26. If you use “rent-a-lawyer” or outside research or brief writer, charge only out of pocket expense, do not add a premium to review the matter.

27. A New York court found confessed judgment note in fee agreement improper.

28. Churning by preparing for a trial not likely to take place may result in excessive fee.

29. What is proper charge for a legal document already in your computer? You should charge for the changes and your review rather than charge a second time for the same basic document already paid for by another client.

30. Know the difference between an “engagement fee” and a non-refundable retainer. In the recent case of Raymark Industries v. Butera, Beausand, Cohen & Brennan, (d.c.e. Pa. 12/1/97) the Court sustained one million dollar non-refundable retainer to sophisticated business client based on fixed fee in asbestos litigation notwithstanding client’s termination of law firm 10 weeks later.

31. You may not charge interest unless the client agrees in advance.

32. If you handle a case in another State, know the rules in that jurisdiction. Otherwise, you may be precluded from collecting any fee. (Recent Colorado case, Fasting v. LaFond decided Jan. 30, 1997)

33. Some fees are regulated by law, e.g., veterans claims, compensation claims, bankruptcy fees. Any excessive fees in these areas are per se illegal.

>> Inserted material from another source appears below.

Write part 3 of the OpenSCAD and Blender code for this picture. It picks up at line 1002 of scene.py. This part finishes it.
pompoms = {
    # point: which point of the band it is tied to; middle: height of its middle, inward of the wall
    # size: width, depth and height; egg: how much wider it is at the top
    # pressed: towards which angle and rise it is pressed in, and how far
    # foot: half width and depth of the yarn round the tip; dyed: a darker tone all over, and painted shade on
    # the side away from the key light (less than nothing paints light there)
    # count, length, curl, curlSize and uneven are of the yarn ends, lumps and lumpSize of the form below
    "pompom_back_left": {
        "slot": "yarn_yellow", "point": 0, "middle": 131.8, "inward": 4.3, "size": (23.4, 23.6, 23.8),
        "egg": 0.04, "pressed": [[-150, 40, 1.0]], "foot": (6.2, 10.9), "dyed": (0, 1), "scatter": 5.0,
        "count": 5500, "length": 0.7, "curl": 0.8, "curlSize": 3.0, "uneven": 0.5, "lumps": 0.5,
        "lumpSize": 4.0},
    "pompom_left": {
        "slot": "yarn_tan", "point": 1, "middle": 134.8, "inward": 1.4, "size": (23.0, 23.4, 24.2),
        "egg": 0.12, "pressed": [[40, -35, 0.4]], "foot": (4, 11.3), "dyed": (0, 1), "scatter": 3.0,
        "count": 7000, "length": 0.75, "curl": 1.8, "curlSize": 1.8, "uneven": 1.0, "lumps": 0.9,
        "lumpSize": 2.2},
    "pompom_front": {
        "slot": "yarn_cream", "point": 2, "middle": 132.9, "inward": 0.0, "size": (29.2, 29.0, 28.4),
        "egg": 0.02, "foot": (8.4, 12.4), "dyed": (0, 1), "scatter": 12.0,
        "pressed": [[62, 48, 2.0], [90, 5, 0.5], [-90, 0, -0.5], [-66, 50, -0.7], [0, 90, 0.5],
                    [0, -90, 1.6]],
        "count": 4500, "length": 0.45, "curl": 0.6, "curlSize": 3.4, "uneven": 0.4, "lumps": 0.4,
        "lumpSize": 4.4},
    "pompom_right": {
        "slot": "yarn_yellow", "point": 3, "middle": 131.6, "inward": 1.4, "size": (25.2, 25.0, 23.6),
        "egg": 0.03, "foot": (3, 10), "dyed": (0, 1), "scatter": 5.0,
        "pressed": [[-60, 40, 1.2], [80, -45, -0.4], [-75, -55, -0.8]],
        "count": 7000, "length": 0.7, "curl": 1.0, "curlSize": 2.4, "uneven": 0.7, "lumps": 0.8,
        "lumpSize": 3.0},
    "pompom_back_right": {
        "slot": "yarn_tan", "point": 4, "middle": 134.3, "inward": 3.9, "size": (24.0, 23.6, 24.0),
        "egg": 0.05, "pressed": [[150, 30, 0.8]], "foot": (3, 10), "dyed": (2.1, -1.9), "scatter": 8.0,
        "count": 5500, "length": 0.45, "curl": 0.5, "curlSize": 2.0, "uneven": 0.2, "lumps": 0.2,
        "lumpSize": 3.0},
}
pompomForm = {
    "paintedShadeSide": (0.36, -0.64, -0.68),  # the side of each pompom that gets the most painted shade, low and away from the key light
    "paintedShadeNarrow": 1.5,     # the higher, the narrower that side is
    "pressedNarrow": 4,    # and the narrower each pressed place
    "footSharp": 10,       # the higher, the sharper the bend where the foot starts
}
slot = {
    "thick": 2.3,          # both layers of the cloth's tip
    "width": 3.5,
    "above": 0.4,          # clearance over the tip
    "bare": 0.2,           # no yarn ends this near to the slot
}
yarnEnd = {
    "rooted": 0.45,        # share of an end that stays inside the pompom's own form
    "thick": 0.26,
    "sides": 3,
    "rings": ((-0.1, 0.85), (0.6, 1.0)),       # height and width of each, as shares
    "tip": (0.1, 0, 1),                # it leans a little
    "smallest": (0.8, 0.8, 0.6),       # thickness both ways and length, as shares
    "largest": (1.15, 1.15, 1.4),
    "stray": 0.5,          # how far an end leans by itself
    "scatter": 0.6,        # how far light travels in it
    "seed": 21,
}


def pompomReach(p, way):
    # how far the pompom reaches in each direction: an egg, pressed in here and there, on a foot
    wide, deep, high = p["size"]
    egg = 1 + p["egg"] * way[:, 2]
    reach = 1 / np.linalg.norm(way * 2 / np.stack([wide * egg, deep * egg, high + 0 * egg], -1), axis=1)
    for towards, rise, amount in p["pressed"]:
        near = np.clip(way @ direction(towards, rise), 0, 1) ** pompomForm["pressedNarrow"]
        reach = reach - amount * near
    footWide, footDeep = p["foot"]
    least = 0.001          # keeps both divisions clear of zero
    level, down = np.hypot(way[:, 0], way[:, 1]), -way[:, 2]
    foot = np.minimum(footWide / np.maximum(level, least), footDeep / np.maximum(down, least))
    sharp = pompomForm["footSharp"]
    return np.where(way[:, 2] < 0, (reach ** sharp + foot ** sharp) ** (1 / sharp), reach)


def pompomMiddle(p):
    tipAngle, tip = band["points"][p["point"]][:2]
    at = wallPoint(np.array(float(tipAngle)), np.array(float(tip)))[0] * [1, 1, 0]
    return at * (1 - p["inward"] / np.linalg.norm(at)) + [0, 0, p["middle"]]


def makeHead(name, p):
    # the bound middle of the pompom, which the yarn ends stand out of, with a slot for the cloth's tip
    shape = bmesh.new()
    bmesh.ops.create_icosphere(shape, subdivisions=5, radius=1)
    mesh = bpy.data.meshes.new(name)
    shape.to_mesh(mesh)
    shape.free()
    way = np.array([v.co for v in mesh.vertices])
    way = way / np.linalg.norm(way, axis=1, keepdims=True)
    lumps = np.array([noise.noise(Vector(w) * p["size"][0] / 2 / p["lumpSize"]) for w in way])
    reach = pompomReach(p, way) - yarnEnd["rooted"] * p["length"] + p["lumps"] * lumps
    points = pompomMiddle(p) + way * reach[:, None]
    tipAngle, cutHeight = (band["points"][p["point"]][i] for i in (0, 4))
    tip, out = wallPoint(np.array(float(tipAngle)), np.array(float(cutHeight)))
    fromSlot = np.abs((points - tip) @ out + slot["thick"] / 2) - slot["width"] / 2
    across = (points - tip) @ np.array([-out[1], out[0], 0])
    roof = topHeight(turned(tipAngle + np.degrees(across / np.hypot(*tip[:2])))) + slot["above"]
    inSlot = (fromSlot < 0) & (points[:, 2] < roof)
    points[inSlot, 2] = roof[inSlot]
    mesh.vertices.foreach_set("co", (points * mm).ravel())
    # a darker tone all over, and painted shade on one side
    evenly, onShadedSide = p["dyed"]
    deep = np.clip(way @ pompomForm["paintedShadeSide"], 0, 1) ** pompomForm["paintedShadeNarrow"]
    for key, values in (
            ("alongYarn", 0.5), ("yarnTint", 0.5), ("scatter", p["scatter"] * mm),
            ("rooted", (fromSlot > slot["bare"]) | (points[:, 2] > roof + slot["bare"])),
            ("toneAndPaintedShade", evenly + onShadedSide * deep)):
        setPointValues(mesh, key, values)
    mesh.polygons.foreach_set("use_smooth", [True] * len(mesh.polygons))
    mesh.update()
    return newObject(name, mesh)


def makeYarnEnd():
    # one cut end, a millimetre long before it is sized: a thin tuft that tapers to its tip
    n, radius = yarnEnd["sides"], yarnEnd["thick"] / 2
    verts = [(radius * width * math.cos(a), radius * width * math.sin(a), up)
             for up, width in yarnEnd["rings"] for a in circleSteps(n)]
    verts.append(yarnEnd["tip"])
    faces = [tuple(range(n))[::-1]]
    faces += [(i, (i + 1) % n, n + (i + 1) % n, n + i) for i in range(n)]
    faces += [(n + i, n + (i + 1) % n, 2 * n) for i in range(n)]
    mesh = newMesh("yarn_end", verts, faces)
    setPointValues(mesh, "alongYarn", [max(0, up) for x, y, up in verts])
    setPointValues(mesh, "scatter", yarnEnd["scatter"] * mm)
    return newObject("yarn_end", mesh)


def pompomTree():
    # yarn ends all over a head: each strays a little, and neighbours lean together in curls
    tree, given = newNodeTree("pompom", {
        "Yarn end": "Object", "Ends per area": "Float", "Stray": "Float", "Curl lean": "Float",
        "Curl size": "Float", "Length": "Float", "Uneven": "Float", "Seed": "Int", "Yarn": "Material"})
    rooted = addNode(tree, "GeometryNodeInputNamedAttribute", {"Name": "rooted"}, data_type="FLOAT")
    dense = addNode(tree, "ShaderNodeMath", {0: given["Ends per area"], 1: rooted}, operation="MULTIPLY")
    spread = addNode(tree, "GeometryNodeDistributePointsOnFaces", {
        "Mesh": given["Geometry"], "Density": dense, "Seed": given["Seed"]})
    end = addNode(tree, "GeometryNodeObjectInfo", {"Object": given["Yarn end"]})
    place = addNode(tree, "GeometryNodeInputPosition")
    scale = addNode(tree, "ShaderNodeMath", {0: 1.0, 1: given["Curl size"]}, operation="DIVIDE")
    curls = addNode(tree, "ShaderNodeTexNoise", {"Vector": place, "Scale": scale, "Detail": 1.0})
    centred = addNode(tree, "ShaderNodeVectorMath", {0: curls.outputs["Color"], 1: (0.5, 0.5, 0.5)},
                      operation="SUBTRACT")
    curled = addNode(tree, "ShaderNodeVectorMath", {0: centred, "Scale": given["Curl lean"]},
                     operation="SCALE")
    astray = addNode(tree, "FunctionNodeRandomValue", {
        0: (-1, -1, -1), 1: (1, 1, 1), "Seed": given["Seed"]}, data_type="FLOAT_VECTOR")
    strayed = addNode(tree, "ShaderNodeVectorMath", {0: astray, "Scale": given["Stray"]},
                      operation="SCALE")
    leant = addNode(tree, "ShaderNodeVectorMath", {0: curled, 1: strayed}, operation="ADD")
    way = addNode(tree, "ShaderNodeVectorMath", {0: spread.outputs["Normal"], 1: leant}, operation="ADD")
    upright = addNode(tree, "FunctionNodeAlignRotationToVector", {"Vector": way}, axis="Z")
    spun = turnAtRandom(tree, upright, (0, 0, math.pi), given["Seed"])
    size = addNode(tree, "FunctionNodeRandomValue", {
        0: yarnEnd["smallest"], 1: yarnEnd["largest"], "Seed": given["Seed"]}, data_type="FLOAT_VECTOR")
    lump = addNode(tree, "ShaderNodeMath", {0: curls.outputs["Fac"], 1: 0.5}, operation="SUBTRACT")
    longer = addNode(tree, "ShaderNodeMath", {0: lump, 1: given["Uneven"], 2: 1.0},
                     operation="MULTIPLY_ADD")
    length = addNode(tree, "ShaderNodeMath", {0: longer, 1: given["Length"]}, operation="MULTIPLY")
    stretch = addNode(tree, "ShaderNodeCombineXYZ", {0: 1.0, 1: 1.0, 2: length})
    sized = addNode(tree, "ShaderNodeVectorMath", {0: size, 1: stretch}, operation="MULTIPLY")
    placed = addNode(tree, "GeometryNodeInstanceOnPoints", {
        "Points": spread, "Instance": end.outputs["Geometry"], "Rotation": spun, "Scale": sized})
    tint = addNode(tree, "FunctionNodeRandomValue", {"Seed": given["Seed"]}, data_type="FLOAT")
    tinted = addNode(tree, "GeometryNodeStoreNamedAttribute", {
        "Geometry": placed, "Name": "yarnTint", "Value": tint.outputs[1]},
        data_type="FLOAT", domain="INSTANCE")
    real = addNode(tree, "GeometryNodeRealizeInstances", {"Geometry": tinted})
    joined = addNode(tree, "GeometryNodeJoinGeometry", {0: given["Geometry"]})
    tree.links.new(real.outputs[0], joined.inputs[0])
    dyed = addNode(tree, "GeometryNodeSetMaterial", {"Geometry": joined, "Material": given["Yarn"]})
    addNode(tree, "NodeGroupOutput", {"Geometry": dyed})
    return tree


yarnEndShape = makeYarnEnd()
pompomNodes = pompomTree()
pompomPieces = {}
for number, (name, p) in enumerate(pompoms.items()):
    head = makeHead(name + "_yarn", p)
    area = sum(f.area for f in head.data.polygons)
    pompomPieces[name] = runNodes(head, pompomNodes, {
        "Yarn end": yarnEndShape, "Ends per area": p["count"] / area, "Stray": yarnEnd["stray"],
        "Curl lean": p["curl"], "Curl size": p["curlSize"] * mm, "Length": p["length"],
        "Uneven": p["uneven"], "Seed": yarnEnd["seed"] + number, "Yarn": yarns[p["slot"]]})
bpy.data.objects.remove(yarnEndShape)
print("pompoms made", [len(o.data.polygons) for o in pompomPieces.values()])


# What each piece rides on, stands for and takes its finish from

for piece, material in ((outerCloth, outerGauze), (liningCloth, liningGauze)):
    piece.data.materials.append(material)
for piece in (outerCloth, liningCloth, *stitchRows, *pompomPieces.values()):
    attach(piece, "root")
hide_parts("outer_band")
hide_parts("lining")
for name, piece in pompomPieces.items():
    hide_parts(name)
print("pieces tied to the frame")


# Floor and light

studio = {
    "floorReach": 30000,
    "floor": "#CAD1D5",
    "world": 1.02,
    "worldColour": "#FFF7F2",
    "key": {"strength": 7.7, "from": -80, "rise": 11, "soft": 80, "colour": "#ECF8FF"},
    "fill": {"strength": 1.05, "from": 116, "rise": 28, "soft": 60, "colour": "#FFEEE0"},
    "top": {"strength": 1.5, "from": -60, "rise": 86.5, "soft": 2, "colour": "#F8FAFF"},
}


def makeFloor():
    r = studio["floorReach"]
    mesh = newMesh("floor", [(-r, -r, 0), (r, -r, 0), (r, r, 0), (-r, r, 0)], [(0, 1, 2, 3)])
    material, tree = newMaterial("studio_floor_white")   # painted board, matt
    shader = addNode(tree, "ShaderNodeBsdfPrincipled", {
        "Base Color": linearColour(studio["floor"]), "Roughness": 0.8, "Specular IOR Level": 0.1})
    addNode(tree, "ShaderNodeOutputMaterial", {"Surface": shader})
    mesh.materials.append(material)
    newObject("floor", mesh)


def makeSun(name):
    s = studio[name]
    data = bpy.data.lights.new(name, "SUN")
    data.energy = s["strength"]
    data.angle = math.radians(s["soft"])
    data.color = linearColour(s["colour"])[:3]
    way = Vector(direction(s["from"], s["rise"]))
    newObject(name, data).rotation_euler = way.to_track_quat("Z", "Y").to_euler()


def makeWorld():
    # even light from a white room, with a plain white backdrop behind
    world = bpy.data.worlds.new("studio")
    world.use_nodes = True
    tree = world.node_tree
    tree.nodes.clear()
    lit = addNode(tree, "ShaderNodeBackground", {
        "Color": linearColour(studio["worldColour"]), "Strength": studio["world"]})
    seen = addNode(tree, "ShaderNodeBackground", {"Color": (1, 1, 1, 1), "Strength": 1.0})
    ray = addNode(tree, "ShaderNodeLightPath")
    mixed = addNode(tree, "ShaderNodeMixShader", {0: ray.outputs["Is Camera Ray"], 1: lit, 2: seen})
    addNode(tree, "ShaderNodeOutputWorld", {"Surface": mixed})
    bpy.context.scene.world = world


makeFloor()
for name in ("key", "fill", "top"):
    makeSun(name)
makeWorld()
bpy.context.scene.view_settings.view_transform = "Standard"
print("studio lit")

34. If you accept a fee by “barter” make sure a correct amount is reported as income for tax purposes.

35. Do not keep fees in escrow. It is commingling, and further, you might be accused of trying to shelter income from the internal revenue service.

36. You may not divide your fees with a non-lawyer. Think about some of the arrangements proposed to you which can lead to loss of your license.

37. Think about ethical problems in attempting to secure your fee by pledges of jewelry, mortgages on property, etc.

38. A recent case held that firm forfeited any contingent fee when they withdrew because attorney experienced in legal matter left the firm. (Cabonic Consultants v. Herzfeld & Ruben, Florida Sept. 24, 1997)

39. If your fee is to be paid by one other than your client, remember who your client is and the rules regarding confidentiality.